DO THIS: Below is the data. Give it again, complete and exact.

RECORDS SUPPLIED:
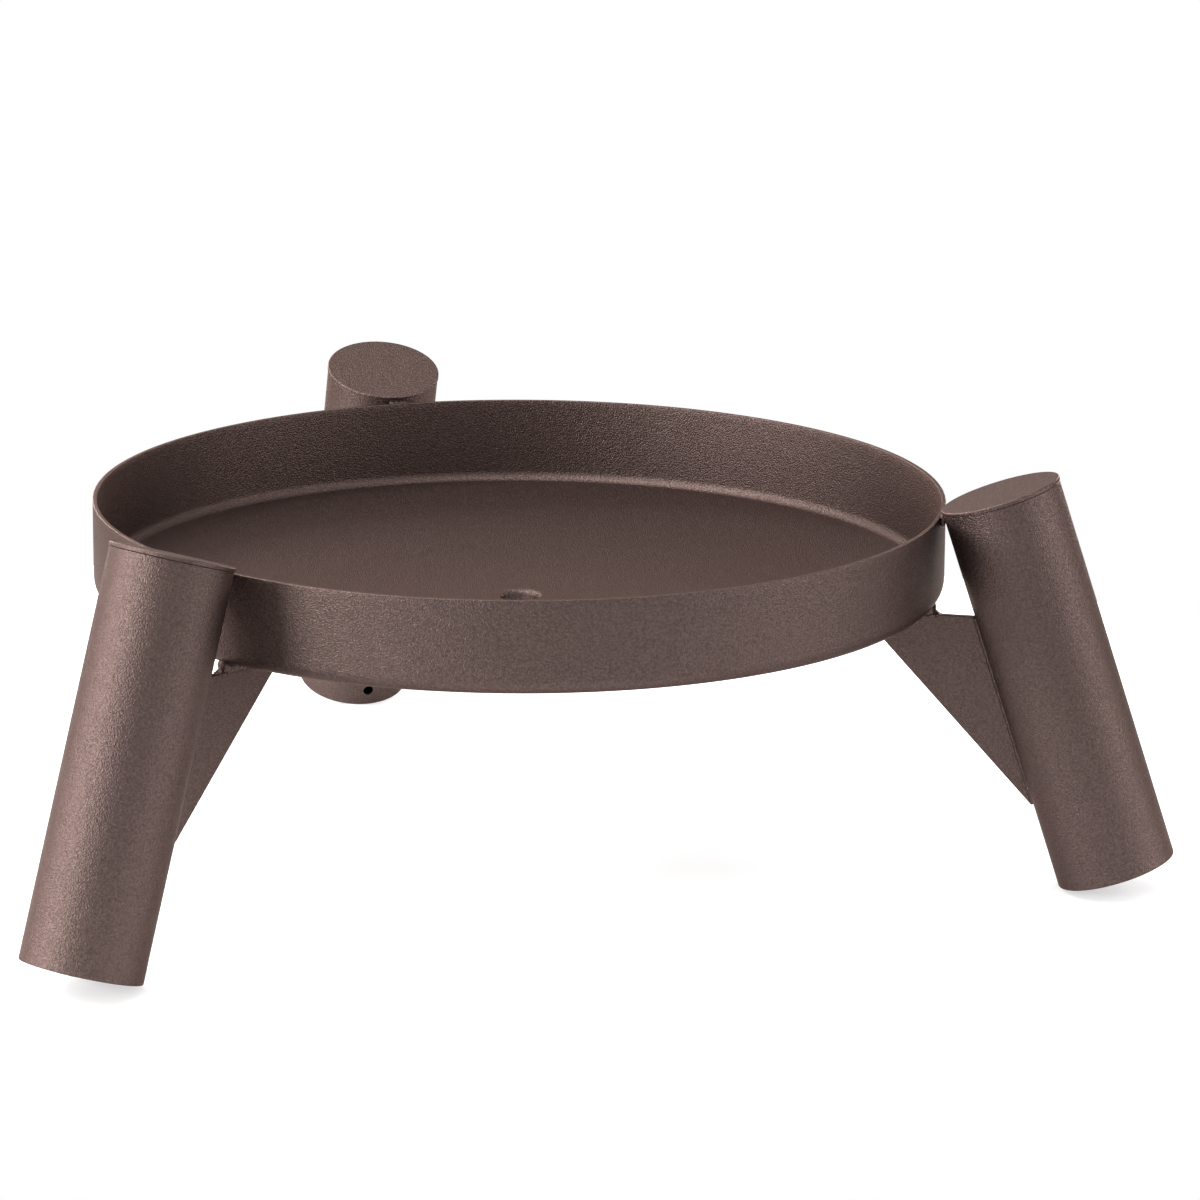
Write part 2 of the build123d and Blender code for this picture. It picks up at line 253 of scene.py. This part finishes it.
def coat_material(name):
    """Bronze textured powder coat: metallic, with fine pebble grain, flakes and faint clouds of tint."""
    material = bpy.data.materials.new(name)
    material.use_nodes = True
    nodes = material.node_tree.nodes
    links = material.node_tree.links
    shader = nodes["Principled BSDF"]
    shader.inputs["Metallic"].default_value = 1.0
    shader.inputs["Specular Tint"].default_value = COAT_EDGE_TINT

    place = nodes.new("ShaderNodeTexCoord")

    def noise(scale, detail):
        node = nodes.new("ShaderNodeTexNoise")
        node.inputs["Scale"].default_value = scale
        node.inputs["Detail"].default_value = detail
        links.new(place.outputs["Object"], node.inputs["Vector"])
        return node

    grain = noise(GRAIN_SCALE, 1)
    flake = noise(FLAKE_SCALE, 1)
    cloud = noise(CLOUD_SCALE, 3)

    tint = nodes.new("ShaderNodeMix")
    tint.data_type = "RGBA"
    tint.inputs["A"].default_value = COAT_TINT
    tint.inputs["B"].default_value = COAT_CLOUD_TINT
    links.new(cloud.outputs["Fac"], tint.inputs["Factor"])

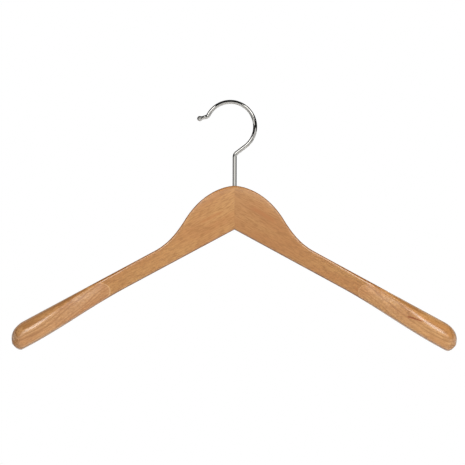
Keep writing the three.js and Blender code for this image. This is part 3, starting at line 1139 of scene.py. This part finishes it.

SOLUTION:
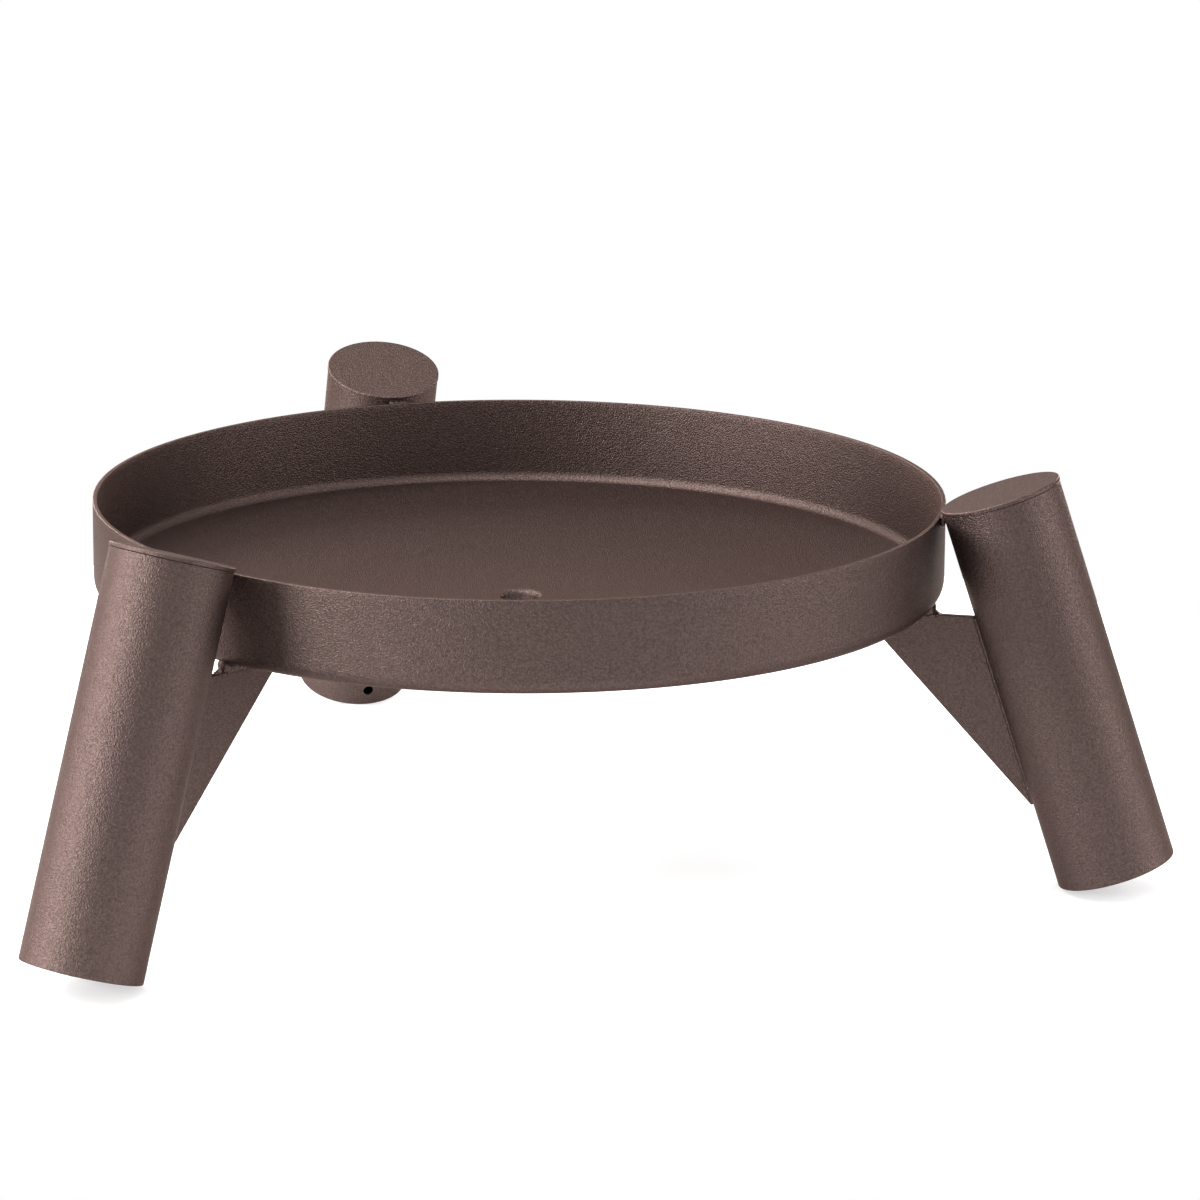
Write part 2 of the build123d and Blender code for this picture. It picks up at line 253 of scene.py. This part finishes it.
def coat_material(name):
    """Bronze textured powder coat: metallic, with fine pebble grain, flakes and faint clouds of tint."""
    material = bpy.data.materials.new(name)
    material.use_nodes = True
    nodes = material.node_tree.nodes
    links = material.node_tree.links
    shader = nodes["Principled BSDF"]
    shader.inputs["Metallic"].default_value = 1.0
    shader.inputs["Specular Tint"].default_value = COAT_EDGE_TINT

    place = nodes.new("ShaderNodeTexCoord")

    def noise(scale, detail):
        node = nodes.new("ShaderNodeTexNoise")
        node.inputs["Scale"].default_value = scale
        node.inputs["Detail"].default_value = detail
        links.new(place.outputs["Object"], node.inputs["Vector"])
        return node

    grain = noise(GRAIN_SCALE, 1)
    flake = noise(FLAKE_SCALE, 1)
    cloud = noise(CLOUD_SCALE, 3)

    tint = nodes.new("ShaderNodeMix")
    tint.data_type = "RGBA"
    tint.inputs["A"].default_value = COAT_TINT
    tint.inputs["B"].default_value = COAT_CLOUD_TINT
    links.new(cloud.outputs["Fac"], tint.inputs["Factor"])

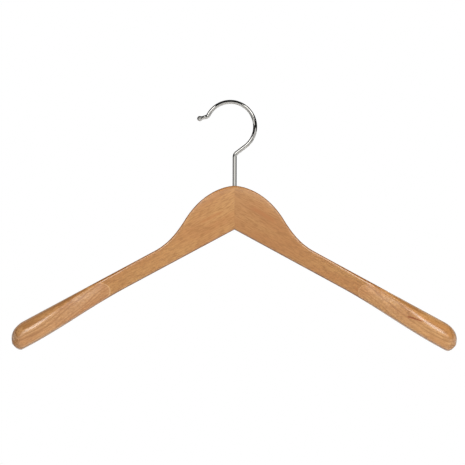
Keep writing the three.js and Blender code for this image. This is part 3, starting at line 1139 of scene.py. This part finishes it.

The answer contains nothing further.